Aside from that, I enjoyed OBT School student Macy Sullivan’s turn as this hapless fairy tale character. She’s a petite dancer with a talent for big dancing, has clean technique, and is faultless in her acting. I liked the humor of how (even though it got stuck briefly) the Wolf (Damian Drake) pulled out his dinner fork and went running offstage after Orange, I mean Red. This mini-story was brought to full circle for the coda reprisal when Red admonishes Wolf.
The famous Bluebird Pas de Deux was very well performed by Anne Mueller as Princess Florine and Brennan Boyer as the eponymous bird. Mueller was obviously up for this assignment and made everything so clear and controlled. I liked, for example, how well and carefully she knelt each time on their entrance, how lifted and open her neck line was during the adagio, and how perfect her relevés and stylized port de bras were during her solo. While Boyer didn’t do all 24 brisés volé (22 I think), each one was nicely done with good elevation. I never have to sweat blood whenever Boyer dances, as his training and experience give us complete confidence.
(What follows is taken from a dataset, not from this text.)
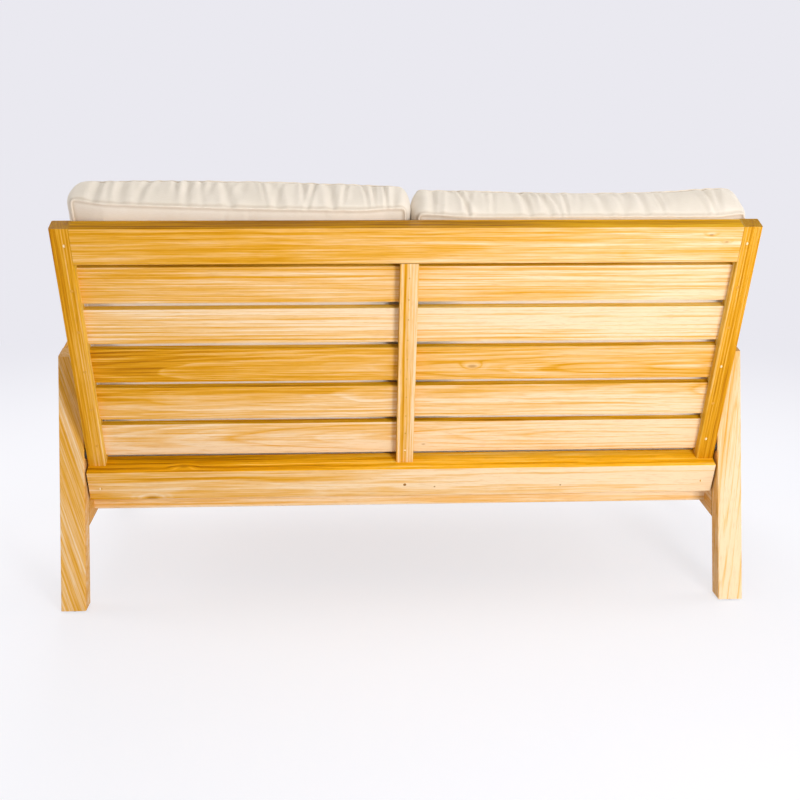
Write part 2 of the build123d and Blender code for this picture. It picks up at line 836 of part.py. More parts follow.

Mr. De Strooper was back as Puss ‘n’ Boots with White Cat Martina Chavez. My only fuss about this staging is that it didn’t have one of my favorite moments – when the cat does a dévelopée to second and then Puss runs his fingers along up to her foot and she slaps his paw away as she does a quick passé. Very witty, humorous and I hope it gets put back.
Overall, I have to assess this staging as a solid one – traditional, fun, with some lovely dancing. It holds great promise for, what I presume to be, a future staging of the entire shebang.
Each score was very well performed under the baton of OBT’s Music Director and Conductor, Niel DePonte. [Although we did notice the harpist who seemed to be missing in action, with pianist taking up the slack for those passages of “yard music” we normally hear the harp perform.]
Two beauties – and one beast – that were exciting to see. OBT continues to add to its storehouse treasury and these riches only add to its artistic lustre.